As Revolut files for a U.S. national bank charter, its Polygon integration has quietly become a proof point of stablecoin payments. Revolut has crossed $1.2 billion in cumulative stablecoin volume on Polygon. Gas fees for Revolut transactions on Ethereum are typically 426 times higher than Polygon, and those on Solana are about four times higher. Revolut’s stablecoin payment volumes grew an estimated 156% year-over-year in 2025 to $10.5 billion across all chains.

Recently, Revolut filed applications with the U.S. Office of the Comptroller of the Currency and the FDIC for a U.S. national bank charter, to operate as Revolut Bank US, N.A. The charter, if granted, gives Revolut direct access to Fedwire and ACH, the ability to offer FDIC-insured deposits, and the ability to operate across all 50 states under a single federal framework. It opens lending, credit cards, and net interest margin, the core revenue streams of traditional banking. The relevance to Polygon: a chartered U.S. bank running blockchain-based settlement infrastructure is a different kind of proof point than a fintech integration.

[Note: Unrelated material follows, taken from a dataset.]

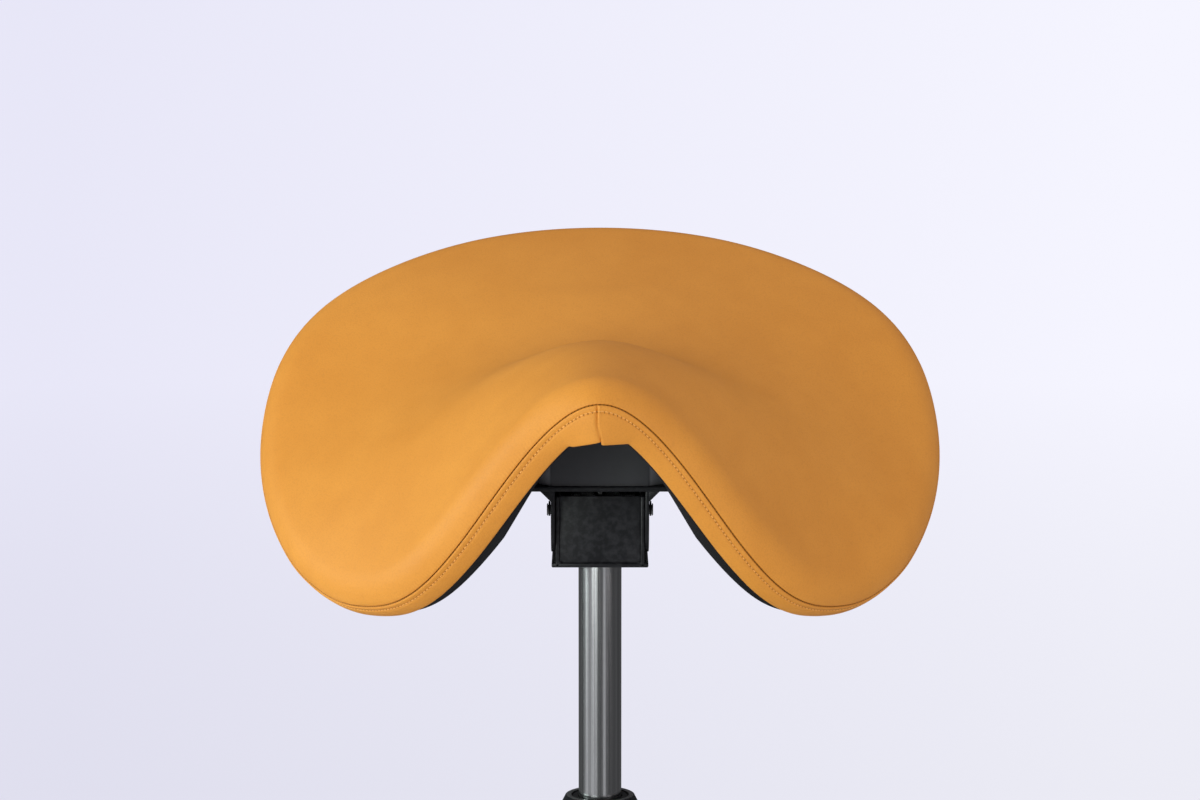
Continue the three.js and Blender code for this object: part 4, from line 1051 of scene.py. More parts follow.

Revolut piloting a GBP stablecoin through the UK’s FCA regulatory sandbox while simultaneously running over $1.2 billion in production volume on Polygon sends a clear signal about where regulated digital money movement is heading. PART OF A LARGER STACK Polygon recently unveiled the Open Money Stack: an integrated set of services for institutions moving money globally. It covers enterprise-grade wallets, compliant on- and off-ramps via Coinme (which is being acquired by Polygon, subject to regulatory approval), cross-chain payment orchestration, and stablecoin settlement on Polygon Chain. The idea is to replace the fragmented web of vendor contracts, API integrations, and compliance arrangements that most fintechs navigate today with a single, end-to-end integration point.

On-ramp, custody, settlement, and off-ramp, all coordinated rather than cobbled together. Revolut’s architecture on Polygon is what that vision looks like when it runs at scale. Paxos tells a similar story: $1.3 billion in volume on Polygon, 50x growth in 12 months. Flutterwave, Stripe, Mastercard, Calastone, and Reliance Jio are others that have each chosen Polygon as infrastructure for payments and stablecoin settlement.

In 2025, stablecoin volume on Polygon Chain grew 264% year-over-year. The network processed $932 billion in total transfers. Polygon now supports more than $3 billion in stablecoin supply. WHAT IS $1.2 BILLION IN THE FACE OF TRILLIONS? This is just the beginning. Polygon has already processed more than $2.4 trillion in stablecoin volume.

Legacy cross-border money movement remains expensive and operationally fragile. Even with SWIFT gpi, where nearly all payments settle within 24 hours, traditional banks embed an FX markup of 2-5% above the mid-market rate on every cross-currency transaction, a cost that stablecoin settlement largely eliminates. Revolut’s Polygon integration is a working demonstration that the target is achievable, at production scale, right now. Not with a different regulatory regime or a decade of infrastructure build, but with Polygon as a settlement layer that already exists. The $1.2 billion is only a taste of what’s next. Learn more about how the Open Money Stack enables institutions to build global stablecoin payment infrastructure and get early access, here.

The integration covers more ground than transfers. Inside the Revolut app, users can send and receive USDC and USDT over Polygon for cross-border payments and remittances. Stake POL, the native gas fee for Polygon Chain, with staking yields up to 4% APY. On-ramp from bank accounts directly to Polygon wallets via Revolut Ramp. Spend stablecoins at point of sale with a Revolut crypto card.